I can't agree less dear. It's disgusting :-(

Sinyuy Geraldine
Dec 05, 2019
Dec 05, 2019

For sure.

Karen Quiñones-Axalan
Dec 01, 2019
Dec 01, 2019

Hello, Geraldine,

Thank you so much for taking the time to listen to the stories of widows from Cameroon and write these so we will be aware of such inhumane, horrendous practices. This was exactly what I was thinking, "Losing one’s spouse is already enough psychological stress and then the socio-cultural practices which other people come to impose on the widows increase both the psychological and physical stress on the widows."

It's unjust and unfair for widows to go through those you've enumerated and yet widowers are exempted from those.

Thank you for raiing your voice on this matter! Thank you for standing with the widows!

Sinyuy Geraldine
Dec 02, 2019
Dec 02, 2019

Hello Karen. So good to hear from you. Yes, the women are treated as though the blood in their veins is less red than the one that flows in men's veins. Women need to team up to stop this nonsense.

Karen Quiñones-Axalan
Dec 03, 2019
Dec 03, 2019

Hello, dear. You are right. Keep up the great work. Have a great day!

Sinyuy Geraldine
Dec 03, 2019
Dec 03, 2019

Thanks Karen. Good morning.

Karen Quiñones-Axalan
Dec 06, 2019
Dec 06, 2019

You're welcome, dear. Have a great day!

Omoh Virginie
Dec 03, 2019
Dec 03, 2019

Hello Geraldine.
Yes, indeed this practices are gross and absolutely barbaric, heart wrenching and all. Women deserve better treatments, infact it is long overdue. This pain inflicted on us for just being fermine must stop, we go through all forms of violence but yet still stand strong and tall. I stand with you sister, to stop the practicing of such inhumane widow rites on women. She shouldn't be forced to if she doesn't want to.

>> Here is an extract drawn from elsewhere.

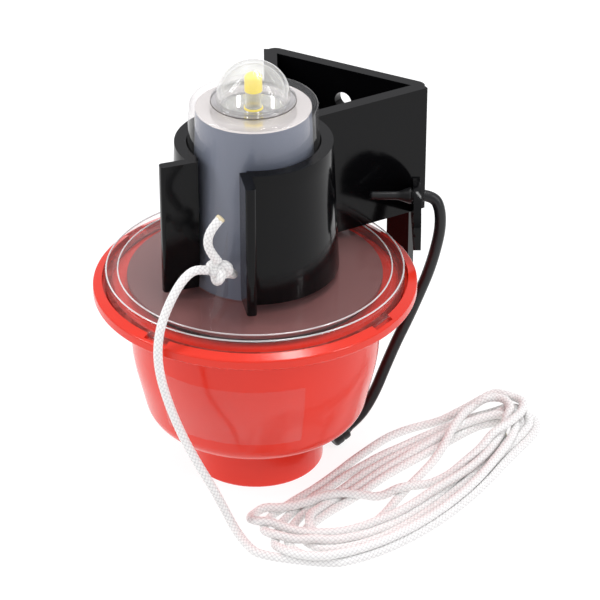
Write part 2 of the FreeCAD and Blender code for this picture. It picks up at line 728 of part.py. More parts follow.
def add_ears(body):
    """Add a rounded ear beside each end of the wall plate, with the strap's hole in it."""
    reach, height, arch = cell("ear_reach"), cell("ear_height"), cell("ear_arch")
    root, thick = cell("ear_root"), cell("ear_thickness")
    ear_back = wall_face - cell("ear_base_back")
    outline = [(-root, 0), (reach, 0), (reach, height, arch), (0, height, arch), (0, root), (-root, root)]
    for side, name in ((1, "right"), (-1, "left")):
        angle = cell("ear_angle") if side > 0 else -180 - cell("ear_angle")
        base = (side * plate_edge(ear_back), ear_back, angle)
        ear = offset_sketch(body, "ear_sketch_" + name, *base, loops=[outline])
        extrude(body, "ear_" + name, ear, thick, midplane=True)
        hole = offset_sketch(body, "ear_hole_sketch_" + name, *base)
        draw_circle(hole, cell("ear_hole_place"), cell("ear_hole_rise"), cell("ear_hole_radius"))
        extrude(body, "ear_hole_" + name, hole, thick * 2, cutting=True, midplane=True)


def make_bracket():
    """One moulding: clip ring with flared lips, two side plates, wall plate with legs, and two ears."""
    clear, clip, skin = cell("clip_clearance"), cell("clip_wall"), cell("wall_thickness")
    ring_low = tower_radius(cell("bracket_lift")) + clear
    ring_top = tower_radius(cell("bracket_lift") + bracket_height) + clear
    body = new_body("bracket_body")
    add_clip_ring(body, ring_low, ring_top)
    add_walls(body, (ring_low + ring_top + clip) / 2)
    add_ears(body)
    screws = offset_sketch(body, "screw_sketch", 0, wall_face + skin / 2, 0)
    for sign in (1, -1):
        height = bracket_height / 2 + sign * cell("screw_hole_spacing") / 2
        draw_circle(screws, 0, height, cell("screw_hole_radius"))
    extrude(body, "screw_holes", screws, skin * 2, cutting=True, midplane=True)
    slope = (ring_low - ring_top) / bracket_height
    revolve(body, "tower_space", [
        (0, -1), (ring_low + slope, -1), (ring_top - slope, bracket_height + 1), (0, bracket_height + 1),
    ], cutting=True)
    place(body, 0, 0, bracket_low)
    return keep(body, "bracket")


# ---------------------------------------------------------------- retaining strap and lanyard

def cord_wire(points, name):
    """Make a path of straight runs joined by tangent arcs, each as large as its two runs allow."""
    spots = [Vector(*point) for point in points]
    edges = []
    here = spots[0]
    radii = []
    for back, corner, ahead in zip(spots, spots[1:], spots[2:]):
        into, out = corner - back, ahead - corner
        half_turn = into.getAngle(out) / 2
        reach = 0.45 * min(into.Length, out.Length)
        radii.append(reach / math.tan(half_turn))
        start = corner - Vector(into).normalize() * reach
        end = corner + Vector(out).normalize() * reach
        inward = (Vector(out).normalize() - Vector(into).normalize()).normalize()
        middle = corner + inward * (radii[-1] / math.cos(half_turn) - radii[-1])
        edges.append(Part.LineSegment(here, start).toShape())
        edges.append(Part.Arc(start, middle, end).toShape())
        here = end
    edges.append(Part.LineSegment(here, spots[-1]).toShape())
    path = Part.Wire(edges)
    print(name, "length", round(path.Length, 1), "radii", [round(r, 1) for r in radii])
    return path


def cord_solid(points, radius, name):
    """Sweep a round section along a cord's path."""
    path = cord_wire(points, name)
    heading = Vector(*points[1]) - Vector(*points[0])
    disc = Part.Wire(Part.makeCircle(radius, Vector(*points[0]), heading))
    solid = path.makePipeShell([disc], True, False)
    print(name, "volume over section times length", round(solid.Volume / (math.pi * radius ** 2 * path.Length), 4))
    return solid


STRAP_ROUTE = [
    (38.9, 48.5, 89.3), (42.3, 50.3, 88.7), (44.4, 50.6, 84.2), (45.0, 49.9, 77.6), (44.3, 48.3, 70.2),
    (42.9, 46.1, 61.9), (40.6, 43.4, 53.3), (38.0, 40.6, 44.4), (35.1, 37.7, 35.6), (32.6, 34.4, 26.2),
    (30.8, 30.7, 17.8), (28.7, 26.9, 11.4), (26.4, 23.4, 7.6), (24.7, 20.2, 6.0),
]

LEAD_ROUTE = [
    (4.1, -38.1, 93.0), (2.6, -40.9, 94.4), (1.0, -44.0, 93.9), (-0.4, -47.3, 91.4),
    (-1.7, -50.4, 87.2), (-2.7, -53.5, 82.3), (-3.2, -56.4, 76.6), (-3.1, -58.0, 68.8),
    (-2.5, -57.3, 60.3), (-1.1, -55.9, 51.8), (1.2, -54.8, 43.6), (4.5, -54.0, 35.6),
    (8.4, -53.3, 28.2), (12.2, -51.8, 20.6), (14.6, -49.2, 12.4), (17.2, -48.0, 5.6),
    (21.4, -49.6, 2.1), (27.3, -53.4, 1.6), (33.6, -56.3, 1.6), (39.6, -56.3, 1.6),
]

TAIL_ROUTE = [
    (7.0, -35.8, 96.0), (5.6, -38.2, 100.2), (5.1, -39.2, 104.6), (6.2, -38.0, 109.0),
    (8.3, -35.6, 112.2),
]

HANK_OUTLINE = [
    (17.6, -41.4, 3.0), (20.4, -31.5, 8.0), (28.6, -19.0, 20.0), (30.6, -4.0, 30.0), (31.6, 12.0, 40.0),
    (35.4, 30.0, 25.0), (44.0, 47.0, 25.0), (53.0, 57.0, 30.0), (60.5, 67.0, 15.0), (69.5, 73.6, 6.0),
    (78.0, 68.0, 9.0), (83.0, 56.0, 20.0), (83.0, 40.0, 30.0), (80.0, 20.0, 30.0), (79.4, 0.0, 25.0),
    (75.0, -18.0, 30.0), (67.0, -37.0, 30.0), (57.5, -53.0, 9.0), (45.0, -57.6, 8.0),
    (36.4, -51.4, 6.0), (31.4, -46.6, 20.0), (23.6, -43.4, 20.0),
]


def make_strap():
    """Rubber strap: root with barb and pull tail through the ear, hanging part, and knob."""
    angle = cell("ear_angle")
    along = Vector(cosine(angle).number, sine(angle).number, 0)
    through = Vector(-sine(angle).number, cosine(angle).number, 0)
    ear_back = wall_face - cell("ear_base_back")
    hole_z = bracket_low + cell("ear_hole_rise")
    base = Vector(plate_edge(ear_back).number, ear_back.number, hole_z.number)
    hole = base + along * cell("ear_hole_place").number
    half, gap = cell("ear_thickness").number / 2, cell("clip_clearance").number
    barb, barb_length = cell("barb_radius").number, cell("barb_length").number
    tail = cell("strap_tail_radius").number
    barb_start = hole - through * (half + gap)
    neck_start = hole + through * (half - gap)
    root = Part.makeCylinder(cell("strap_neck_radius").number, half * 2, neck_start, -through)
    root = root.fuse([
        Part.makeCone(barb, tail, barb_length, barb_start, -through),
        Part.makeCylinder(tail, cell("strap_tail").number, barb_start - through * barb_length, -through),
    ])
    root_item = doc.addObject("Part::Feature", "strap_root_item")
    root_item.Shape = root.removeSplitter()
    keep(root_item, "strap_root")
    body = doc.addObject("Part::Feature", "strap_item")
    body.Shape = cord_solid(STRAP_ROUTE, cell("strap_radius").number, "retaining_strap")
    keep(body, "retaining_strap")
    last, before = Vector(*STRAP_ROUTE[-1]), Vector(*STRAP_ROUTE[-2])
    heading = (last - before).normalize()
    knob = Part.makeCylinder(cell("knob_radius").number, cell("knob_length").number, last, heading)
    knob = knob.makeFillet(cell("knob_round").number, knob.Edges[2:3] + knob.Edges[0:1])
    knob_item = doc.addObject("Part::Feature", "knob_item")
    knob_item.Shape = knob
    keep(knob_item, "strap_knob")


def make_lanyard():
    """White lanyard: loop and knot at the fin, cut tail, lead to the floor, and the loose hank."""
    angle = cell("fin_angle")
    along = Vector(cosine(angle).number, sine(angle).number, 0)
    rise, reach = cell("fin_height").number, cell("fin_reach").number
    slope_in = reach - (tower_radius(cell("fin_height")) - tower_wall / 2).number
    outward = (along * rise + Vector(0, 0, slope_in)).normalize()
    hole = along * cell("fin_hole_place").number + Vector(0, 0, (cover_top + cell("fin_hole_rise")).number)
    cord, knot = cell("cord_radius").number, cell("knot_radius").number
    web = (reach - cell("fin_hole_place").number) * rise - cell("fin_hole_rise").number * slope_in
    web = web / math.hypot(rise, slope_in)
    loop_radius = (web + cord + cell("clip_clearance").number * 2) / 2
    up_slope = Vector(-outward.z * along.x, -outward.z * along.y, math.hypot(outward.x, outward.y))
    loop = Part.makeTorus(loop_radius, cord, hole + outward * loop_radius, up_slope)
    centre = hole + outward * (web + knot + cell("clip_clearance").number)
    ball = Part.makeSphere(knot, centre)
    knot_item = doc.addObject("Part::Feature", "knot_item")
    knot_item.Shape = ball.fuse(loop).removeSplitter()
    print("knot centre", centre, "loop radius", loop_radius, "web", web)
    keep(knot_item, "lanyard_knot")
    for name, route in (("lanyard_tail", TAIL_ROUTE), ("lanyard_lead", LEAD_ROUTE)):
        item = doc.addObject("Part::Feature", name + "_item")
        item.Shape = cord_solid(route, cord, name)
        keep(item, name)
    body = new_body("hank_body")
    extrude(body, "hank", new_sketch(body, "hank_sketch", "XY_Plane", HANK_OUTLINE), cell("hank_height"))
    keep(body, "lanyard_hank")


# ---------------------------------------------------------------- build, check and write

def main():
    """Build every sub-part, check each one and write it out."""
    make_bowl()
    make_seal()
    make_ballast()
    make_label()
    make_cover()
    make_dome()
    make_lamp()
    make_housing()
    make_electronics()
    make_power()
    make_bracket()
    make_strap()
    make_lanyard()
    doc.recompute()
    faults = [item.Name for item in doc.Objects if "Invalid" in item.State or "Error" in item.State]
    if faults:
        raise RuntimeError("failed features: " + ", ".join(faults))
    os.makedirs("parts", exist_ok=True)
    for item in NODES:
        if item.Shape.isNull() or not item.Shape.isValid():
            raise RuntimeError(item.Label + " has no valid shape")
    for item in NODES:
        item.Shape.exportStep("parts/" + item.Label + ".step")
        print(item.Label, "solids", len(item.Shape.Solids), "volume", round(item.Shape.Volume, 1))


main()
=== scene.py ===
"""Emergency position beacon: a floating light in its wall bracket, with its strap and lanyard.

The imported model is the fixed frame. Every sub-assembly below either dresses the model's own nodes
or builds finer pieces that stand for them, in metres and in the same frame.
"""

import logging
import math
from dataclasses import dataclass
from enum import Enum
from typing import Any, Protocol

import bpy
import numpy as np
from mathutils import Matrix, Vector


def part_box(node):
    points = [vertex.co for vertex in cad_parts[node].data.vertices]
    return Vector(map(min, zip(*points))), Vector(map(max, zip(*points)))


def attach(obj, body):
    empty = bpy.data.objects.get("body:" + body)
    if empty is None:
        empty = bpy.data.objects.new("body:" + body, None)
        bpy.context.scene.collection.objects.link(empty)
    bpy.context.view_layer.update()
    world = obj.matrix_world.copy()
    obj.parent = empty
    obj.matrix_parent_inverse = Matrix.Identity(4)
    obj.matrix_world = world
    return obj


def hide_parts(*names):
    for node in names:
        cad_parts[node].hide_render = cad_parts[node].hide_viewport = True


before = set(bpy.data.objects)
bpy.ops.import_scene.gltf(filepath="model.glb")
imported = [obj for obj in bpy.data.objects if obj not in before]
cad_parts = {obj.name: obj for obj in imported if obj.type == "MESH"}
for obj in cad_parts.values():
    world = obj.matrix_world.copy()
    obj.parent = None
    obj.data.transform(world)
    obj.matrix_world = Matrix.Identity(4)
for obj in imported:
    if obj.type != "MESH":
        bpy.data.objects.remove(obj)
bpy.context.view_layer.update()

LOG = logging.getLogger("beacon")
MM = 0.001
Colour = tuple[float, float, float]
BRAID_GRID = "braid_grid"
YARNS = 6
STITCH = 1.7 * MM


class Body(Enum):
    """The moving bodies that a piece can ride on."""

    LIGHT = "light"
    BRACKET = "bracket"
    STRAP = "strap"
    BALL = "tilt_ball"


class Slot(Enum):
    """The record's material slots that new pieces take."""

    RED = "red_plastic"
    CLEAR = "clear_plastic"
    YELLOW = "lamp_yellow"
    RUBBER = "black_rubber"
    BRAID = "white_braid"


class Finish(Protocol):
    """Anything that can make a named material."""

    name: str

    def material(self) -> bpy.types.Material:
        """Return the material."""


# ---- shader building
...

I have your courage and ability to speak, together we fight for equality.

Sinyuy Geraldine
Dec 03, 2019
Dec 03, 2019

Hello Virginie, thanks so much for your reaction to my story. So good to know you are from Cameroon as well. You bear withness with me about these barbaric treatments of widows. Yes, we have to fight against such and other forms of violence against women. We are all God's creatures and equal before Him.